Give the number of lines containing the word "part" and nothing more.
-- START --
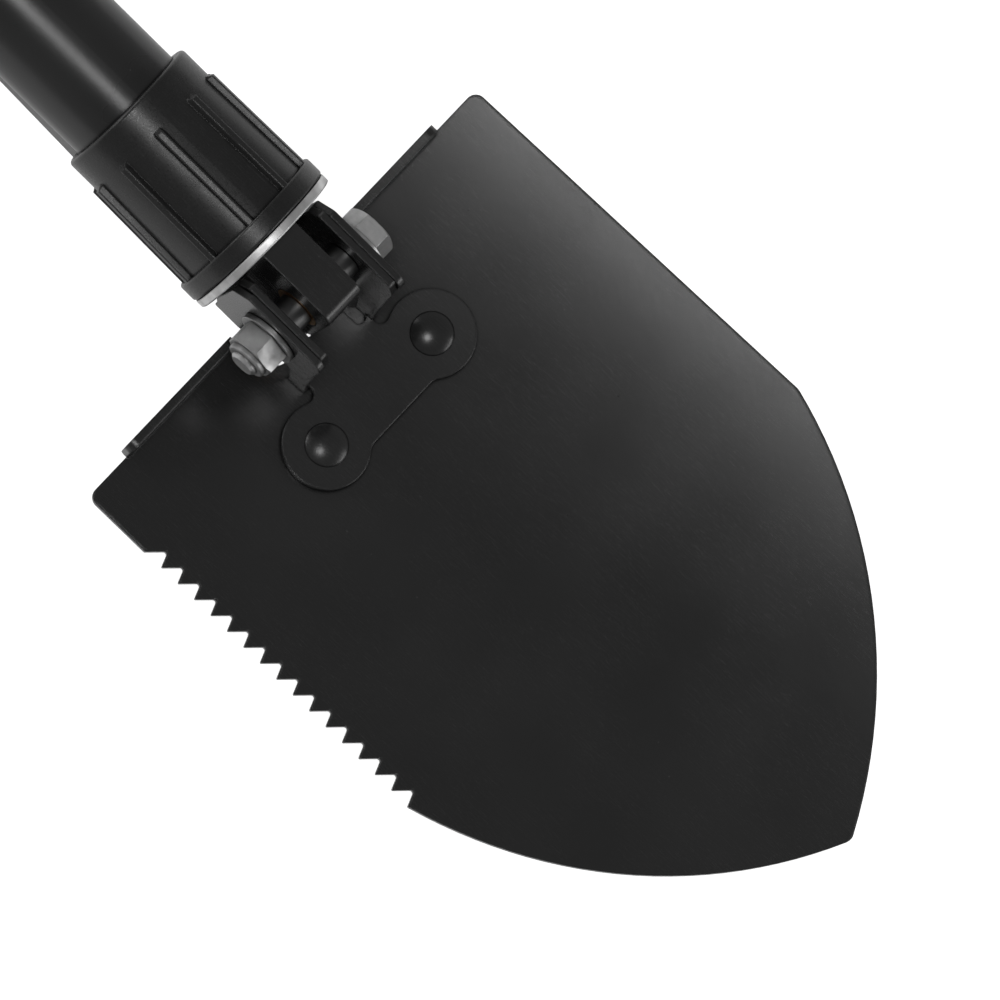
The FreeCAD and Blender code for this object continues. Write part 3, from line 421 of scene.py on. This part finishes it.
def make_lamps():
    make_lamp("key", CAMERA_AZIMUTH, CAMERA_ELEVATION, KEY_DISTANCE, KEY_SIZE, KEY_WATTS)
    for name, (azimuth, elevation) in WALLS.items():
        make_lamp(name, azimuth, elevation, WALL_DISTANCE, WALL_SIZE, WALL_WATTS)


def make_world():
    """Light tent: dim walls and a slightly dimmer ceiling."""
    world = bpy.data.worlds.new("studio")
    bpy.context.scene.world = world
    world.use_nodes = True
    nodes, links = world.node_tree.nodes, world.node_tree.links
    place = nodes.new("ShaderNodeTexCoord")
    height = nodes.new("ShaderNodeSeparateXYZ")
    fade = nodes.new("ShaderNodeMapRange")
    fade.interpolation_type = "SMOOTHSTEP"
    for socket, number in zip(fade.inputs[1:5], (WALL_TOP, CEILING_START, HORIZON_LIGHT, ZENITH_LIGHT)):
        socket.default_value = number
    links.new(place.outputs["Generated"], height.inputs[0])
    links.new(height.outputs["Z"], fade.inputs[0])
    links.new(fade.outputs[0], nodes["Background"].inputs["Strength"])
    nodes["Background"].inputs["Color"].default_value = grey(1.0)


def make_camera():
    lens = bpy.data.cameras.new("camera")
    lens.lens = CAMERA_LENS
    lens.sensor_width = CAMERA_SENSOR
    lens.clip_start = CAMERA_NEAR
    lens.clip_end = CAMERA_FAR
    camera = bpy.data.objects.new("camera", lens)
    bpy.context.scene.collection.objects.link(camera)
    back = direction(CAMERA_AZIMUTH, CAMERA_ELEVATION)
    upright = Vector((0, 0, 1)) - back * back.z
    upright.normalize()
    right = upright.cross(back)
    roll = math.radians(CAMERA_ROLL)
    up = upright * math.cos(roll) - right * math.sin(roll)
    camera.location = CAMERA_AIM + back * CAMERA_DISTANCE
    turn = camera.matrix_basis.to_3x3()
    turn.col[0], turn.col[1], turn.col[2] = up.cross(back), up, back
    camera.rotation_mode = "QUATERNION"
    camera.rotation_quaternion = turn.to_quaternion()
    bpy.context.scene.camera = camera


def make_stage():
    make_floor()
    make_world()
    make_lamps()
    make_camera()
    bpy.context.scene.view_settings.view_transform = "Standard"


dress_everything()
make_stage()
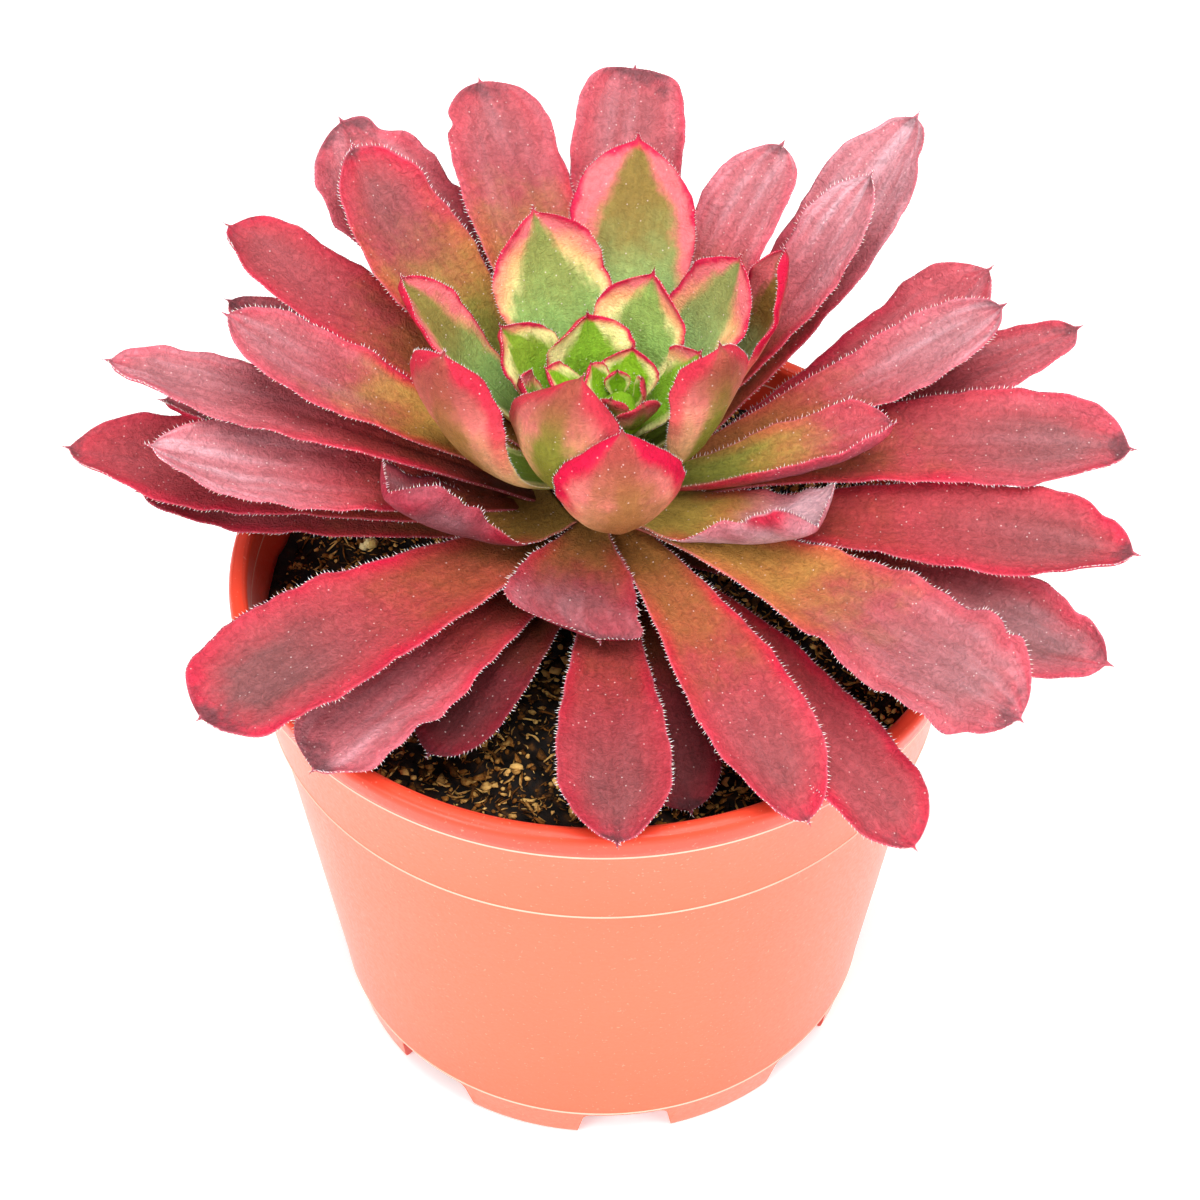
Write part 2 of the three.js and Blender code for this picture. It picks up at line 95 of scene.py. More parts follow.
-- END --
- **Task solution**
2